Now I haven’t seen the Japanese movie that this is based on, so I can’t speak to how faithful this movie is to that one, but I thought it was a stroke of genius to set it in New York, as right now Manhattan is becoming way to expensive for the normal folk, and many people who are not Paris Hilton are having to move out to the boroughs in order to find an affordable place to live. Like, for instance, myself. One of the reasons I was interested in seeing this movie is that since it came out I moved into a larger, cheaper apartment [from a studio for $1,500 to a HUGE 2-bedroom for $1,250] in a “developing” area of New York, where what is “acceptable” in terms of fixtures, building damage, and general shoddiness is much lower than it was down on 34th street. My apartment turned out fine, but I could definitely relate to the scenes in this movie where Jennifer comes home and the leak is much worse than she expected, and then she goes into the bathroom to take a pill and the water sputters and then hair comes out.
Anyway, she is shown this cruddy apartment by John C. Reilly, delivering a wonderfully comic scene as a real estate broker saying anything he can to spin the obvious negatives of the apartment into positives. Jennifer’s daughter, who was dead against the apartment before, now is suddenly for it [could she have made contact with a ghost?], and they move in. Leaks and creepiness follow.

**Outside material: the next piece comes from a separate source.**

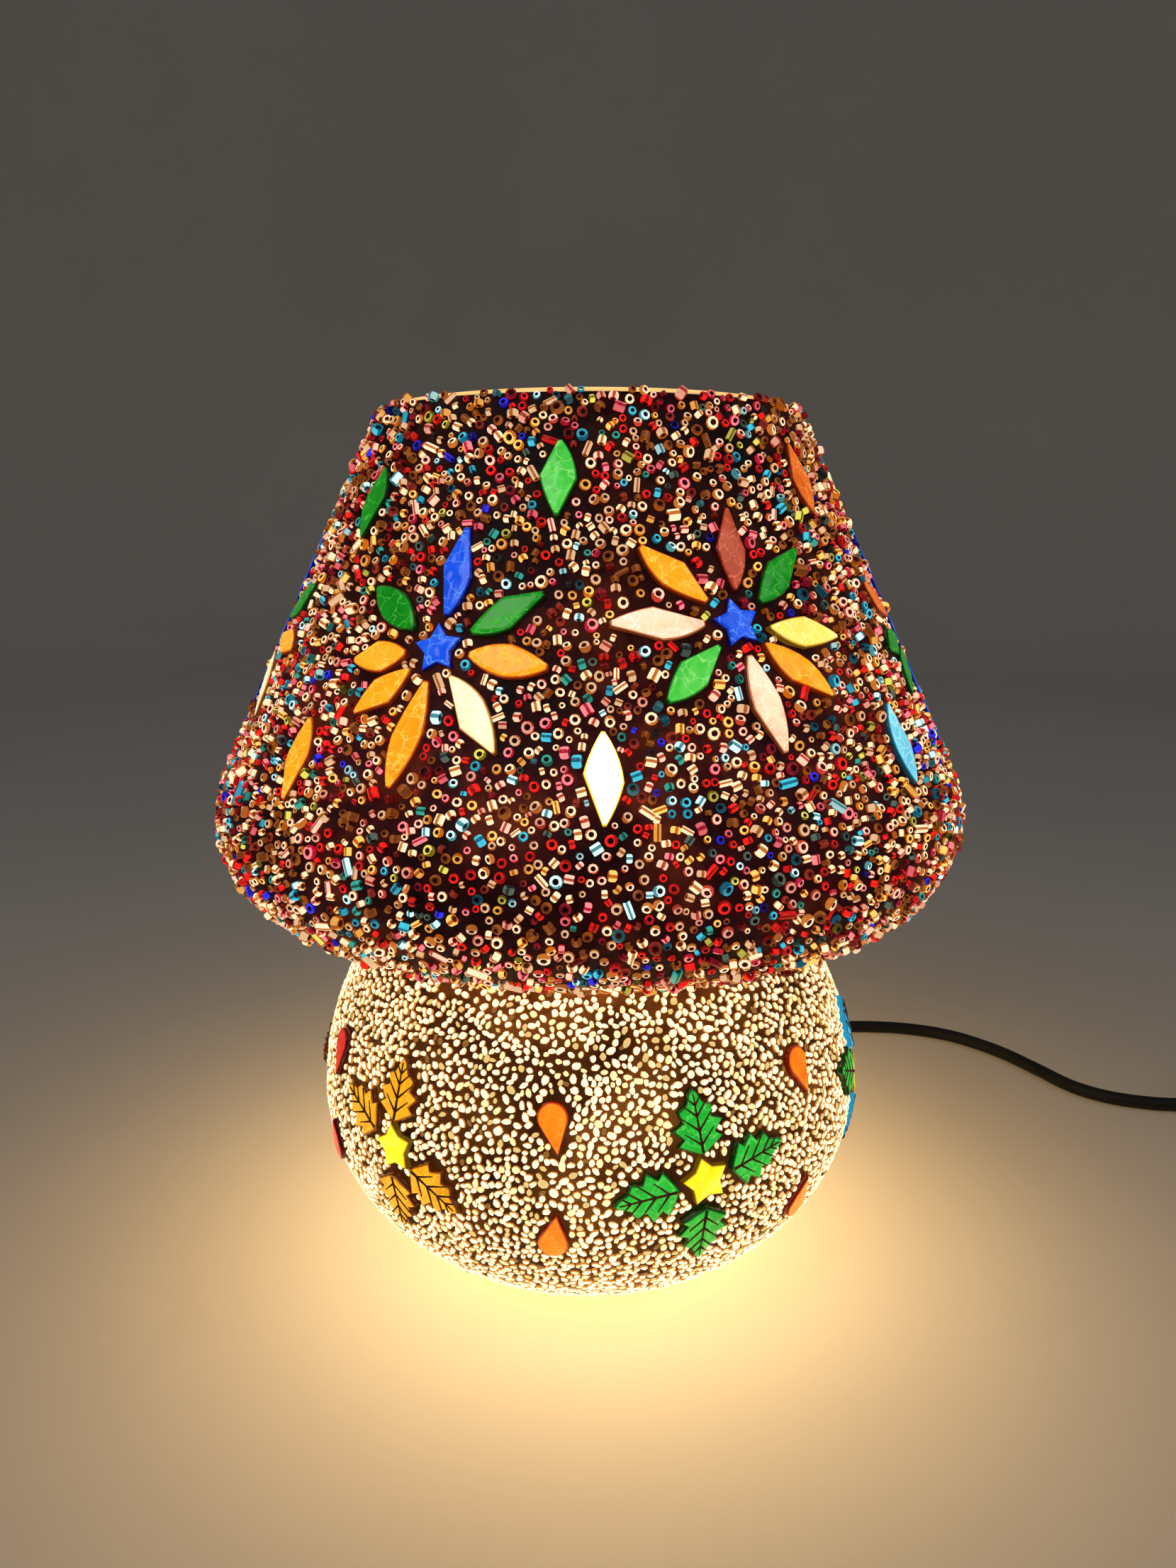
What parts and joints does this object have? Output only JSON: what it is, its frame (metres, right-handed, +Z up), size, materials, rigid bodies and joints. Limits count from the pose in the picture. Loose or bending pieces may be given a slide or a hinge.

Now I was totally down with the movie for the first half, enjoying how well the subtext was crafted and how they successfully transplanted the story to New York, how the divorce and custody issues played well into the abandonment theme, etc. I don’t think it’s too big a spoiler to tell you that the ghost turns out to be a little girl who also had abandonment issues [to put it lightly], and a neat touch is that the actress who plays young Jennifer is the same one who plays the ghost… meaning that, in a way, Jennifer is literally being haunted by, and has to make peace with, her younger self. It’s all good. Unfortunately it doesn’t really go anywhere.
There’s dreams, there’s drips, there’s faces, there’s voices. Yada, yada, yada. This is definitely one case where the setup is a LOT more interesting than the resolution, as you’re very involved in where this is all going… and then you see that it doesn’t really have much of anywhere to go. There’s not much for a leak to do except drip, get a little bigger, and drip some more, and that’s what happens here. And a similar structure to The Ring, where you think everything is over but it’s not, just serves to render both climaxes inert.

There are good things, like Jennifer Connolly’s wonderful performance, as well as the great performance of Ariel Gade as her daughter, making it too bad that the story by now is just too pedestrian to dredge up much interest. It’s nice that it had a tight subtext and backstory, but in terms of creating something you’d actually want to watch, that’s just not enough on its own.
SHOULD YOU WATCH IT?
You could do worse, but if you’ve seen The Ring I think you could safely skip this one.